若くして亡くなるというケースを「夭逝(ようせい)」とか「夭折(ようせつ)」と言うが、その言葉を耳にすると、私の心の中に2人の人物が思い浮かんで来る。どちらも平均的な寿命まで生きておられたらどんな作品をと考えるだけで残念でならず、人の世の「無常」は残酷物語りの「無情」でもあると思ってしまう。
一人は作曲家である「滝廉太郎氏」で、もう一人は詩人の「金子みすゞさん」である。
お2人には奇しくも不思議なつながりがある。「滝廉太郎氏」が23歳で亡くなられた明治36年は、「金子みすゞさん」の誕生された年であり、その事実を知ってから当時の時代背景を思い浮かべることになった。
中学校唱歌の名曲として歌われ続けている「荒城の月」は、ベルギーで讃美歌として歌われている事実もあるし、リズム感のある「箱根八里」や桜の季節を歌った「花」などは日本人の感性とは別世界のレベルを感じるし、間違いなく天才であったのだろうと想像する。
そんな箱根の山も噴火するのではという問題で大変な状況となっているが、何度か訪れた思い出の地でもある所から早く収束することを願っている。
前にも書いたが、「金子みすゞさん」の詩を知ったのはプレジデントという月刊誌の定期購読からで、そのご仏縁をくださったのはお寺様だった。
「経営者という立場にお勧めの書籍を1年間プレゼントします」というお手紙を頂戴し、それから長年購読することになったのだが、今から40年ほど前の号で「金子みすずさん」と特集が組まれ、掲載されていた彼女の詩に感銘を受けたことを今でもはっきりと記憶している。
詩文の才が優れていることを「錦心繍口」という言葉で表すが、私の愚書「七万歩才」も「七歩の才」という詩文の才が長けているという故事に因んで「万」を増やしたもので、駄文の列記でページ数だけ多い立場からすと垂涎のレベルにあると尊崇するばかりで、この「幸せ列車」にゆかりある函館の「清雅舎」さんのコラム「迷いの窓」にも衝撃を受けたことも懐かしい。
もうすぐ山口県の仙崎に出掛ける予定があるが、「金子みすゞさん」の記念館を再訪する行程も入っている。
前回に行ったのは10年ほど前のことだが、仙崎の地に関して忘れられない体験がある。
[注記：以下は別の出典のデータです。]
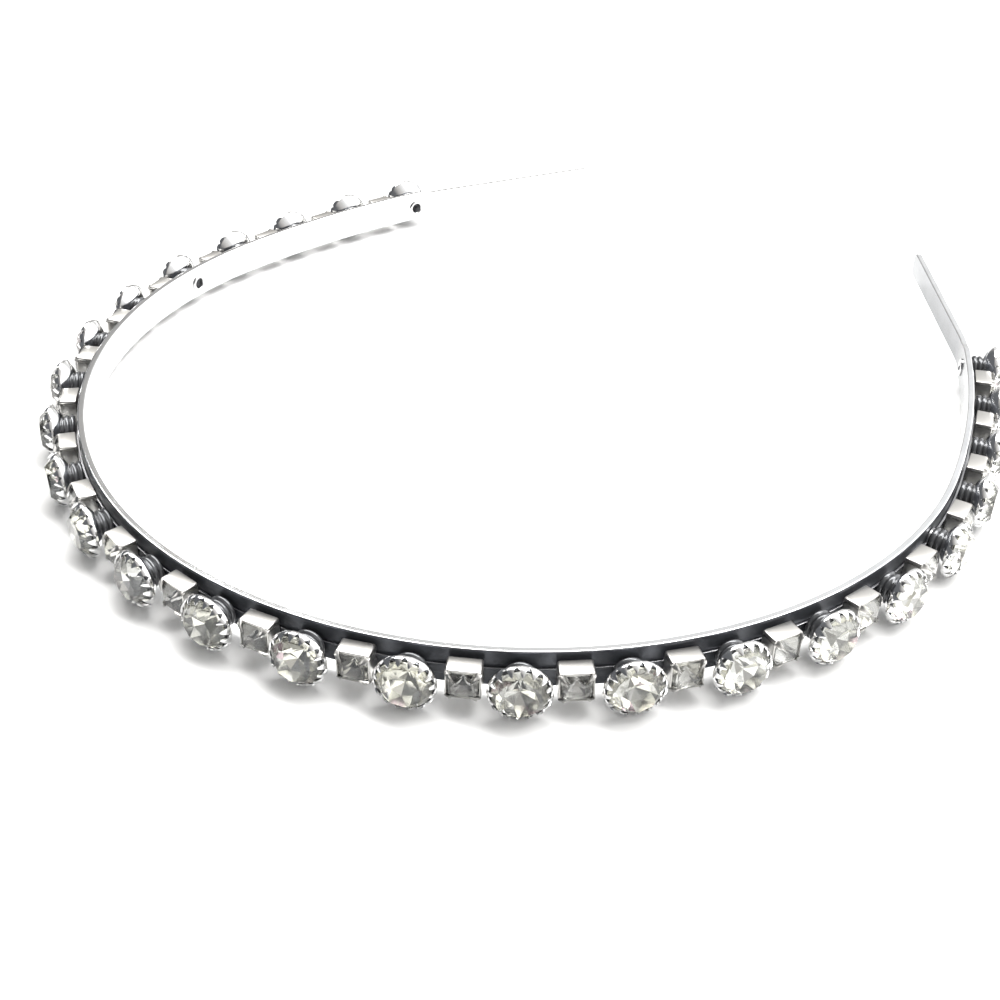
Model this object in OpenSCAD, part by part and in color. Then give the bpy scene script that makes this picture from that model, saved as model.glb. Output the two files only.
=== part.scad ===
// Rhinestone headband lying on its edge. A sprung steel band is bent to a U, open at the back.
// A row of round and square stone settings runs along its outer face, on a narrow carrier strip.
// Millimetres, +Z up. The origin is on the floor, at the middle of the whole object's length and width.

/* [Band] */
// Radius of the band's outer face round the front, which reaches to both temples
front_r = 68; // [60:1:76]
// Radius of the flatter stretch behind each temple
side_r = 150; // [120:5:200]
// Radius of the bend just past each end of the row
bend_r = 23; // [15:1:40]
// Angle of that bend, in degrees
bend_angle = 7.5; // [4:0.5:12]
// Length of the bare straight tail past the bend
tail_len = 32.5; // [20:0.5:45]
// Thickness of the band
band_t = 1; // [0.8:0.1:1.2]
// Height of the band's lower edge above the floor
band_z = 1.6; // [1.4:0.1:1.8]
// Height of the band itself, from edge to edge
band_h = 5.4; // [5.2:0.1:5.6]
// Height of the tails, which are narrower than the band
tail_h = 4.2; // [3.6:0.1:4.8]
// Length over which the band narrows to its tail
taper_len = 3; // [2:0.5:4]

/* [Row of settings] */
// Distance from one round setting to the next, along the band
pitch = 13; // [12.8:0.1:13.6]
// Height of the row's centre line above the floor
row_z = 4; // [4:0.1:4.2]
// Running gap between pieces that are pressed together
seat_gap = 0.05; // [0.04:0.01:0.06]

/* [Carrier strip] */
// Thickness of the strip
strip_t = 0.4; // [0.3:0.05:0.4]
// Height of the strip
strip_h = 1.4; // [1:0.1:1.8]
// Radius of the round pads that the rivets go through
pad_r = 1.9; // [1.8:0.05:2]

/* [Rivets] */
// Radius of the bore of each hollow rivet
rivet_bore_r = 0.9; // [0.8:0.05:0.95]
// Outer radius of the rivet's shank
rivet_r = 1.2; // [1.1:0.05:1.25]
// Radius of the flange on the band's inner face
flange_r = 1.45; // [1.4:0.05:1.6]
// Thickness of that flange
flange_t = 0.25; // [0.2:0.05:0.3]

/* [Round settings] */
// Radius of the cup at its widest
cup_r = 4; // [3.8:0.05:4]
// Radius of the two ring beads behind the cup
bead_r = 1.9; // [1.7:0.05:2]
// Number of saw teeth that hold the stone
teeth = 16; // [12:2:20]
// Radius of the round stone
stone_r = 3.5; // [3.3:0.05:3.5]
// Radius of the round stone's flat table
table_r = 1.5; // [1.2:0.1:1.8]

/* [Square settings] */
// Width and height of the square box
box_w = 4.4; // [4.2:0.1:4.4]
// Width and height of the square stone
gem_w = 3.8; // [3.6:0.1:3.8]
// Width of the square stone's flat table
gem_table_w = 1.2; // [0.8:0.1:1.6]
// Length of the corner that each flap covers, along the box's edges
flap_w = 1.3; // [1:0.1:1.5]

/* [Hidden] */
// Smoothness of round faces
$fn = 64;
// Round settings on each side of the middle one, and how many of the spaces between them are on
// the front curve
rounds_each_side = 12;
front_spaces = 9;
// A little more than a cut needs, so that it passes its face
over = 0.5;

// Lengths along one arm's outer face, from the front's middle to where each stretch ends
row_half = rounds_each_side * pitch;
front_end = front_spaces * pitch;
side_end = row_half + 4;
bend_end = side_end + bend_r * bend_angle * PI / 180;
tip_end = bend_end + tail_len;
// Headings there, in degrees
front_angle = arc_angle(front_end, front_r);
side_angle = front_angle + arc_angle(side_end - front_end, side_r);
tail_angle = side_angle + bend_angle;
// Centres of the three curves
front_centre = [0, front_r];
side_centre = front_centre + (front_r - side_r) * outward_of(front_angle);
bend_centre = side_centre + (side_r - bend_r) * outward_of(side_angle);
// Flats that stand for each curve
front_flats = 45;
side_flats = 8;
bend_flats = 3;
stations = concat(
    [for (k = [0:front_flats]) front_end * k / front_flats],
    [for (k = [1:side_flats]) front_end + (side_end - front_end) * k / side_flats],
    [for (k = [1:bend_flats]) side_end + (bend_end - side_end) * k / bend_flats],
    [tip_end]
);

// Bevel of the ring beads
bead_bevel = 0.25;

// Distances outward from the band's outer face
strip_d = seat_gap;
setting_d = strip_d + strip_t + seat_gap;
bead_len = 0.8;
cup_d = setting_d + 2 * bead_len;
rim_d = 3.9;
tooth_d = 4.8;
notch_d = 3.55;
culet_d = 1.25;
girdle_d = 4;
girdle_t = 0.15;
table_d = 5.9;
box_d = 3;
gem_girdle_d = 2.6;
gem_table_d = 4;
gem_culet_d = 1.1;
gem_girdle_t = 0.1;
flap_t = 0.3;

// Radii of the cup's neck and of its teeth
neck_r = 1.65;
culet_r = 0.15;
tooth_r = 3.25;
tooth_t = 0.2;
notch_w = 1;
rim_round = 0.15;

// Width of the square stone's blunt point
gem_culet_w = 0.6;

// Places are counted from the left tip to the right tip. A rivet is behind each of these rounds.
round_count = 2 * rounds_each_side + 1;
square_count = 2 * rounds_each_side;
rivet_places = [1, 5, 21, 25];
rivet_count = len(rivet_places);
// The small pieces are joined along the row, this many in a node
squares_a_node = 4;
stones_a_node = 5;
square_groups = square_count / squares_a_node;
stone_groups = round_count / stones_a_node;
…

知人のご主人がご逝去され、お通夜を迎える1時間ほど前のことだった。喪主を務められる奥様から聞かれたのはご主人が仙崎ご出身ということで、間もなく現地から大型バスでご親戚が到着されるという事実だった。
それからしばらくして皆さんが式場に来られたのだが、海産物を製造販売されているというご親戚の方が「参列者のお供養に」と大量の「一夜干し」を持参されたからで、導師を務められるお寺様のご了解を得て返礼品の入った手提げ袋の中に納めたが、誤解される方がおられたらいけないので。司会のコメントの中でさりげなく触れておいた。
一夜干しの量はびっくりするぐらいで、葬儀当日にもお持ち帰りいただいたが、それでも残ったので葬儀委員の方々にお願いしてご近所にお供養として配っていただくことにしたが、経緯についてご説明することも併せてお願いしていた。
それから1周間ほどの間は、「美味しかった」という言葉を多くの方々から聞くことになり、ご遺族の方々が喜んでおられたことも印象に残っている。
今日の写真は仙崎の向かいにある青海島にある「ナツミカン」の原樹で、江戸時代に漂着した柑橘の種から成長し、ナツミカンが全国に広まったそうで、天然記念物となっている。